10 Weeks to Lean Integration by John Schmidt.
From the post:
Lean Integration is a management system that emphasizes focusing on the customer, driving continuous improvements, and the elimination of waste in end-to-end data integration and application integration activities.
Lean practices are well-established in other disciplines such as manufacturing, supply-chain management, and software development to name just a few, but the application of Lean to the integration discipline is new.
Based on my research, no-one has tackled this topic directly in the form of a paper or book. But the world is a big place, so if some of you readers have come across prior works, please let me know. In the meantime, you heard it here first!

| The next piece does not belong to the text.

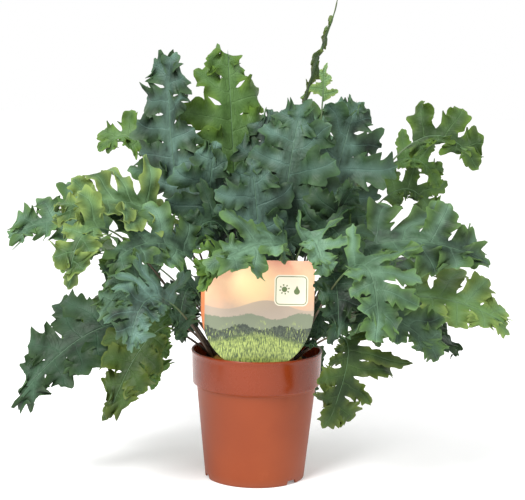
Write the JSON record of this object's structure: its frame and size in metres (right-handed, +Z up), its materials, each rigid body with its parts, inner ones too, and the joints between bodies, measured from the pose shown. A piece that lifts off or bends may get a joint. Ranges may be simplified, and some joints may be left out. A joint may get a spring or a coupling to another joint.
{
  "type": "potted fern",
  "caption": "Polypody fern with wide ruffled blue-green fronds on thin stalks, growing from creeping rhizomes in a tapered plastic grower's pot with a plant label",
  "frame": {"origin": "centre of the pot's floor, on the surface that the pot stands on", "axes": "+Z up along the pot's axis; -Y towards the viewer, where the plant label faces; +X to the viewer's right"},
  "size_m": [0.4524, 0.3399, 0.4341],
  "materials": {
    "pot_plastic": "satin terracotta-coloured moulded plastic",
    "potting_soil": "dark crumbly potting soil",
    "label_card": "coated printed card",
    "rhizome": "golden-brown scaly rhizome",
    "leaf_glaucous": "smooth living leaf with a slight bloom",
    "leaf_sea_green": "smooth living leaf with a slight bloom",
    "leaf_green": "smooth living leaf with a slight bloom",
    "leaf_pale_green": "smooth living leaf with a slight bloom",
    "leaf_dark_green": "smooth living leaf with a slight bloom",
    "leaf_olive": "smooth living leaf with a slight bloom"
  },
  "bodies": {
    "root": {"frond_back_hanging": "leaf_dark_green", "frond_back_high_left": "leaf_sea_green", "frond_back_high_right": "leaf_green", "frond_back_left": "leaf_green", "frond_back_low": "leaf_dark_green", "frond_back_low_left": "leaf_sea_green", "frond_back_low_right": "leaf_green", "frond_back_middle": "leaf_glaucous", "frond_back_right": "leaf_sea_green", "frond_centre_front": "leaf_sea_green", "frond_centre_upright": "leaf_glaucous", "frond_curl_right": "leaf_green", "frond_curl_right_low": "leaf_green", "frond_far_left": "leaf_dark_green", "frond_far_right": "leaf_pale_green", "frond_fill_low_left": "leaf_dark_green", "frond_fill_low_right": "leaf_dark_green", "frond_hang_far_right": "leaf_green", "frond_hang_right": "leaf_olive", "frond_inner_back_left": "leaf_green", "frond_inner_back_right": "leaf_sea_green", "frond_inner_left": "leaf_dark_green", "frond_inner_right": "leaf_dark_green", "frond_juvenile": "leaf_pale_green", "frond_left_back_curl": "leaf_green", "frond_left_fill": "leaf_sea_green", "frond_left_light": "leaf_pale_green", "frond_left_light_low": "leaf_pale_green", "frond_left_low_big": "leaf_dark_green", "frond_left_mid": "leaf_sea_green", "frond_left_of_label": "leaf_dark_green", "frond_left_side": "leaf_green", "frond_left_upright": "leaf_glaucous", "frond_low_left_mid": "leaf_green", "frond_middle_right": "leaf_dark_green", "frond_olive_low": "leaf_olive", "frond_over_label_left": "leaf_green", "frond_over_label_right": "leaf_sea_green", "frond_pale_blue": "leaf_glaucous", "frond_right_big": "leaf_sea_green", "frond_right_fill": "leaf_dark_green", "frond_right_front": "leaf_sea_green", "frond_right_low": "leaf_dark_green", "frond_right_of_label": "leaf_dark_green", "frond_right_side": "leaf_dark_green", "frond_rim_right": "leaf_dark_green", "frond_spiky_left": "leaf_glaucous", "frond_top_middle": "leaf_glaucous", "frond_top_right": "leaf_glaucous", "frond_upright_blue": "leaf_glaucous", "frond_upright_green": "leaf_green", "frond_wiry": "leaf_olive", "plant_label": "label_card", "pot": "pot_plastic", "rhizome_1": "rhizome", "rhizome_2": "rhizome", "rhizome_3": "rhizome", "rhizome_4": "rhizome", "rhizome_5": "rhizome", "soil": "potting_soil"}
  },
  "joints": []
}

The complete list of posts:
Week 1: Introduction of Lean Integration (this posting)
Week 2: Eliminating waste
Week 3: Sustaining knowledge
Week 4: Planning for change
Week 5: Delivering fast
Week 6: Empowering the team
Week 7: Building in quality
Week 8: Optimizing the whole
Week 9: Deming’s 14 Points
Week 10: Practical Implementation Considerations
I don’t necessarily disagree with the notion of reducing variation in an enterprise. I do think integration solutions need to be flexible enough to adapt to variation encountered in the “wild” as it were.
I do appreciate John’s approach to integration that treats it as more than a technical problem. Integration (as other projects) is an organization issue as much as it is a technical one.